> [Exercise task]: Set down word for word each line from the start of the listing through the line that contains "# is at z = 0", both included.

> [Data lines]:
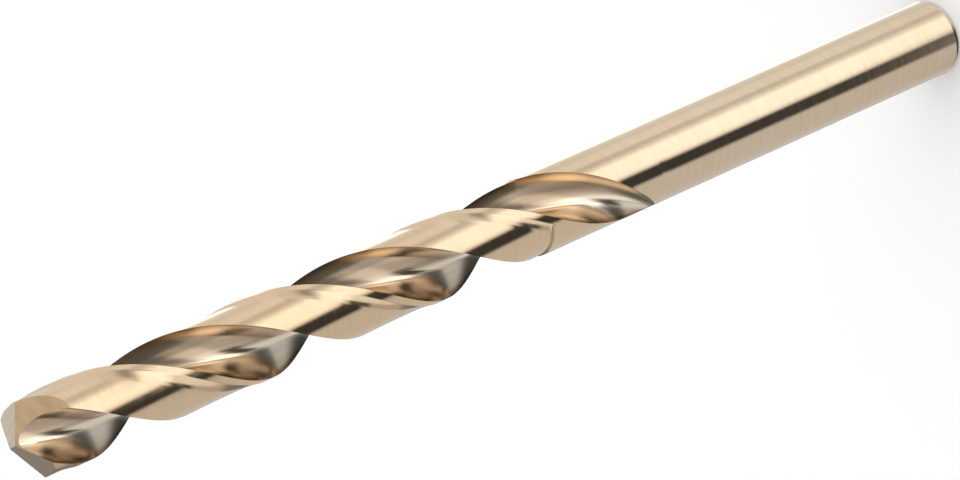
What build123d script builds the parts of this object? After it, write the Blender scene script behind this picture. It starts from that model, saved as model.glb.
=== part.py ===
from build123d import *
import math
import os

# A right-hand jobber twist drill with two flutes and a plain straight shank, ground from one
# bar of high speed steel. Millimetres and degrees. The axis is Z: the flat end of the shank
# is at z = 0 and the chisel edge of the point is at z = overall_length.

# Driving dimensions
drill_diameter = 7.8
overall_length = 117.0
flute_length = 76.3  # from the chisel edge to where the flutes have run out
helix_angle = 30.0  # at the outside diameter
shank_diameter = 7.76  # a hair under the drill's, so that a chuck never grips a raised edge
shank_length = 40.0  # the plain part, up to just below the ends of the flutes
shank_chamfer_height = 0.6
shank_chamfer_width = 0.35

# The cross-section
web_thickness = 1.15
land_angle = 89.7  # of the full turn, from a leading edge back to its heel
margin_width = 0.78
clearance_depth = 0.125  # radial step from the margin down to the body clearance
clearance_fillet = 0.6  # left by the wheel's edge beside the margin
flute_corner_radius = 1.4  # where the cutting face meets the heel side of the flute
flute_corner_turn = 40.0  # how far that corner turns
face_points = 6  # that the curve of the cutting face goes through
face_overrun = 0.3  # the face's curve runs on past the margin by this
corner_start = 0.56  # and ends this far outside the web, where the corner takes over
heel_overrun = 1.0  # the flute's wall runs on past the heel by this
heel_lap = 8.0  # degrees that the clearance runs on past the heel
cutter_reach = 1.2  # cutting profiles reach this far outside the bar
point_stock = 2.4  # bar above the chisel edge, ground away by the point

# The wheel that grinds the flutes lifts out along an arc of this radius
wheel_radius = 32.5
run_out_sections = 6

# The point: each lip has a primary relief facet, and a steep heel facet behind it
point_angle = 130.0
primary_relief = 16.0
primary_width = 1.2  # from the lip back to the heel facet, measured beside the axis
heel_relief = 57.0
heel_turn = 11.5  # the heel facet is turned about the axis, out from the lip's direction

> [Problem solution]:
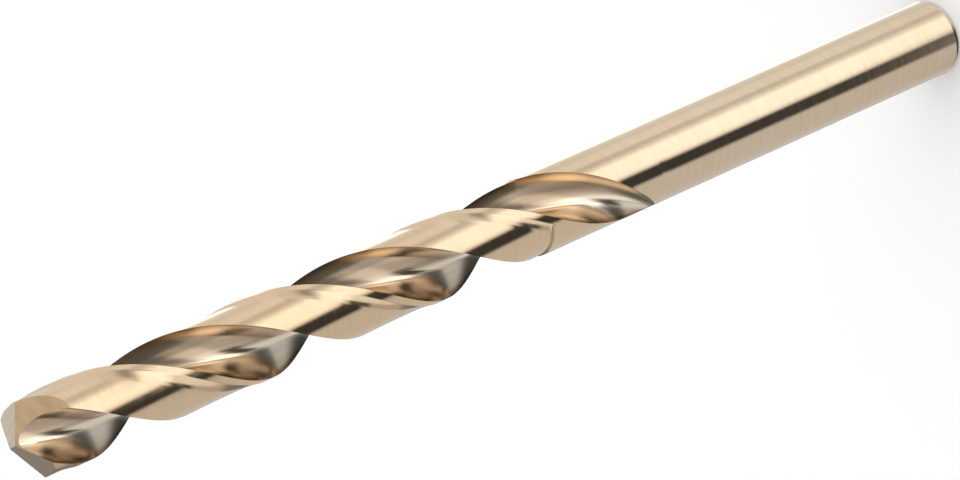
What build123d script builds the parts of this object? After it, write the Blender scene script behind this picture. It starts from that model, saved as model.glb.
=== part.py ===
from build123d import *
import math
import os

# A right-hand jobber twist drill with two flutes and a plain straight shank, ground from one
# bar of high speed steel. Millimetres and degrees. The axis is Z: the flat end of the shank
# is at z = 0 and the chisel edge of the point is at z = overall_length.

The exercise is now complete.